Is a $500 Mac in Your Future?

Apple Computer is back and back in a big way. It seems that it took a near-death experience to make the company that invented the personal computer to reinvent itself.

While Apple is now experiencing profitable quarter after profitable quarter, computer pundits point to Apple's downsizing as the only possible way it could have regained its financial health so quickly.


While this may be true, we all know how bloated Apple had become. You name it, Apple once engineered and manufactured it: digital cameras, printers, handheld devices (the Newton), and on and on. While many companies gain success by diversifying, Apple chose products that had many competitors with much more focus. Over the years Apple slowly lost its focus as an innovator of computer software and hardware by shifting resources and energies to unprofitable products.


That's all changed now, as Apple's co-founder and self-appointed Macintosh "bad boy" Steve Jobs has refined the company's business plan. Jobs' plan is working and he seems to be having the time of his life; riding high at Apple and at Pixar.


However, tough questions remain for Apple. While the iMac finally gave Apple a viable (and popular) consumer product that people really want, is there any way it can continue its stellar success in a Windows dominated world?
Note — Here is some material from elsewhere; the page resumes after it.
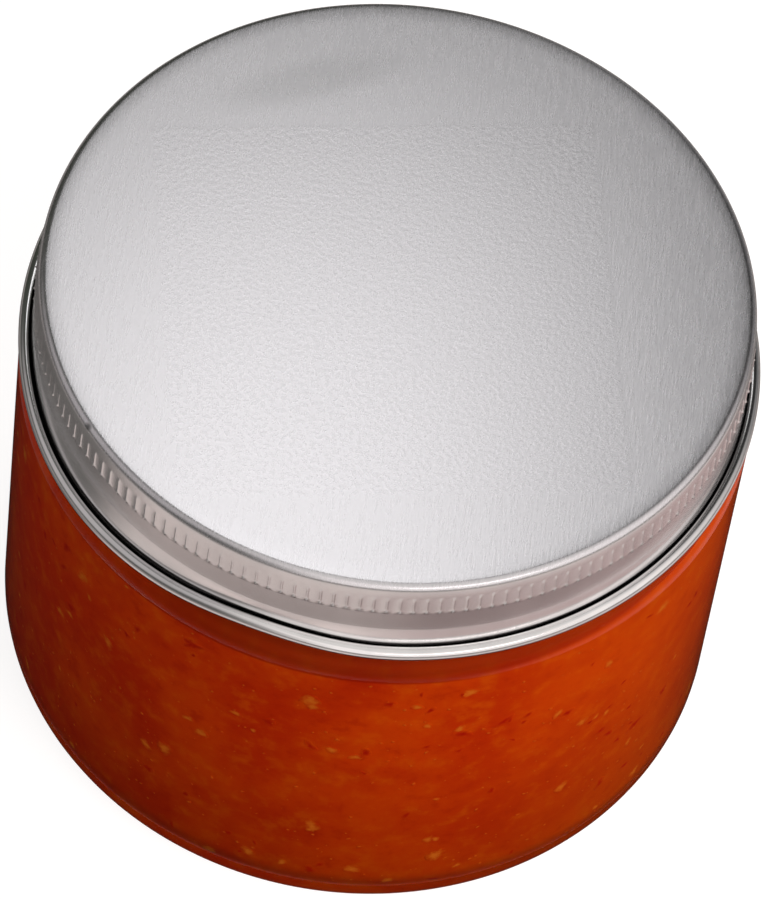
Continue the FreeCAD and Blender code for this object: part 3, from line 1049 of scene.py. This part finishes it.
# %% The sky
SKY_GREY = (0.14, 0.14, 0.14, 1)
SKY_SEEN = (1, 1, 1, 1)
SKY_PATCHES = (
    ((0.5, -0.8, 0.33), -0.1, 0.8, (0.95, 0.90, 0.88, 1)),  # front
    ((0.40, 0.6, 0.69), 0.91, 0.985, (0.02, 0.02, 0.02, 1)),  # right and back
    ((0.0, 0.97, 0.24), 0.90, 0.99, (0.42, 0.41, 0.41, 1)),  # low at the back
    ((0.14, -0.18, 1.0), 0.85, 0.97, (0.70, 0.68, 0.66, 1)),  # above
    ((-0.75, 0.66, 0.0), 0.1, 0.8, (0.04, 0.044, 0.036, 1)),  # left
    ((-0.9, -0.4, 0.1), 0.42, 0.85, (0.10, 0.10, 0.095, 1)),  # left and near
    ((-0.75, -0.1, 0.65), 0.78, 0.96, (0.42, 0.40, 0.40, 1)),  # high at the left
)


def make_sky():
    """The soft room: a grey sky with its patches, and white where it is seen directly."""
    world = bpy.data.worlds.new("studio")
    bpy.context.scene.world = world
    world.use_nodes = True
    world.cycles.sampling_method = "NONE"
    tree = world.node_tree
    background = tree.nodes["Background"]
    direction = add_node(tree, "ShaderNodeTexCoord").outputs["Generated"]
    colour = SKY_GREY
    for middle, start, full, patch_colour in SKY_PATCHES:
        turned = measure(tree, "DOT_PRODUCT", direction, Vector(middle).normalized())
        colour = blend_colours(tree, ease(tree, turned, start, full), colour, patch_colour)
    colour = blend_colours(tree, seen_directly(tree, 0.0), colour, SKY_SEEN)
    tree.links.new(colour, background.inputs["Color"])


make_sky()

# %% [markdown]
# The lamps are soft boxes.  The flat top mirrors the one that hangs above and behind the
# jar.  The key light stands at the front right, so the sauce is brightest there, and a
# narrow box beside it leaves a glint on the metal.  Three more fill the shade at the left
# and behind.  Only the overhead box and the glint box are mirrored.

# %% The lamps
CENTRE = (0.0, 0.0, 0.5 * LID_TOP)
OVERHEAD = (-0.026, 0.335)
WHITE = (1.0, 1.0, 1.0)
KEY_WHITE = (1.0, 0.97, 0.94)
GLINT_WHITE = (1.0, 0.98, 0.97)
FILL_WHITE = (1.0, 0.98, 0.96)
LAMPS = (  # name, place, aim, width and height, brightness, colour, mirrored
    ("overhead_box", (*OVERHEAD, LID_TOP + 0.6), (*OVERHEAD, 0.0), (0.16, 0.28), 1.6, WHITE, True),
    ("key_box", (0.45, -0.32, 0.50), CENTRE, (0.4, 0.4), 7.5, KEY_WHITE, False),
    ("glint_box", (0.30, -0.52, 0.46), CENTRE, (0.4, 0.06), 2.2, GLINT_WHITE, True),
    ("fill_box", (-0.72, -0.22, 0.40), CENTRE, (0.5, 0.4), 2.0, FILL_WHITE, False),
    ("back_box", (0.42, 0.56, 0.30), CENTRE, (0.5, 0.4), 3.6, FILL_WHITE, False),
    ("rear_box", (-0.50, 0.50, 0.45), CENTRE, (0.5, 0.4), 2.2, FILL_WHITE, False),
)


def soft_box(name, place, aim, size, brightness, colour, mirrored):
    """A rectangular lamp.  Its power is brightness x pi x area, as for an even sheet."""
    width, height = size
    lamp = bpy.data.lights.new(name, "AREA")
    lamp.shape = "RECTANGLE"
    lamp.size = width
    lamp.size_y = height
    lamp.energy = brightness * math.pi * width * height
    lamp.color = colour
    holder = bpy.data.objects.new(name, lamp)
    holder.location = place
    holder.rotation_euler = (Vector(aim) - Vector(place)).to_track_quat("-Z", "Y").to_euler()
    holder.visible_transmission = False
    holder.visible_glossy = mirrored
    bpy.context.scene.collection.objects.link(holder)


for lamp_values in LAMPS:
    soft_box(*lamp_values)

# %% [markdown]
# ## The camera
#
# A long lens well above the jar, looking down steeply and tipped a little to one side,
# so the jar leans to the left in the picture.

# %% The camera
CAMERA_DISTANCE = 0.7958
CAMERA_ELEVATION = math.radians(54.05)
CAMERA_ROLL = math.radians(8.30)
CAMERA_AIM = Vector((0.0007, -0.0245, LID_TOP))
LENS = 260.3
SENSOR_WIDTH = 36.0


def make_camera():
    """Looks from the front and above at CAMERA_AIM, turned about its own line of sight."""
    data = bpy.data.cameras.new("camera")
    data.lens = LENS
    data.sensor_width = SENSOR_WIDTH
    data.clip_start = 0.05
    camera = bpy.data.objects.new("camera", data)
    away = Vector((0.0, -math.cos(CAMERA_ELEVATION), math.sin(CAMERA_ELEVATION)))
    location = Vector((0.0, 0.0, LID_TOP)) + away * CAMERA_DISTANCE
    forward = (CAMERA_AIM - location).normalized()
    level = forward.cross(Vector((0, 0, 1))).normalized()
    upright = level.cross(forward)
    right = level * math.cos(CAMERA_ROLL) + upright * math.sin(CAMERA_ROLL)
    up = right.cross(forward)
    turn = Matrix((right, up, -forward)).transposed()
    camera.matrix_world = Matrix.Translation(location) @ turn.to_4x4()
    bpy.context.scene.collection.objects.link(camera)
    bpy.context.scene.camera = camera


make_camera()
bpy.context.scene.view_settings.view_transform = "Standard"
Perhaps. One thing is certain about Steve Jobs, he pushes people to excel and to attempt the impossible. As I write, I can't help but think that Jobs' has Apple engineers working on the "next great thing" in personal computing. There have been some rumors that Apple will be revealing soon a revoluntary handheld communications device, along with its consumer portable computer. Are they one in the same? If Jobs is smart (which he is), he will quietly move Apple away from the operating system paradigm. Operating systems from Apple, Microsoft and others will one day soon be so outdated and impractical that they will be useless to consumers for their computing needs.


While Apple has made great strides to reduce the price of owning an entry-level Macintosh (the iMac), PCs still own basement computer pricing. Recently, I saw an eMachine, a PC that can be had for $499 with a 14-inch monitor! What does a consumer get for such an outrageously low price: a 333-megahertz chip, Windows 98, 32 megs of RAM, CD-ROM, 2.1-meg hard drive, 56K modem and floppy disk drive. For many computer users, this set-up is all they need.


When Apple will attack the sub-$1,000 market? In some ways Apple has with $700 and $800 close-outs of Revision B iMacs. While Apple contends it doesn't want to get into selling us "last year's technology," for many consumers last year's technology" is all they need or want to pay for.
Is a $500 Mac in your future? If Apple intends to aggressively attack the consumer marketplace, it's just a matter of time.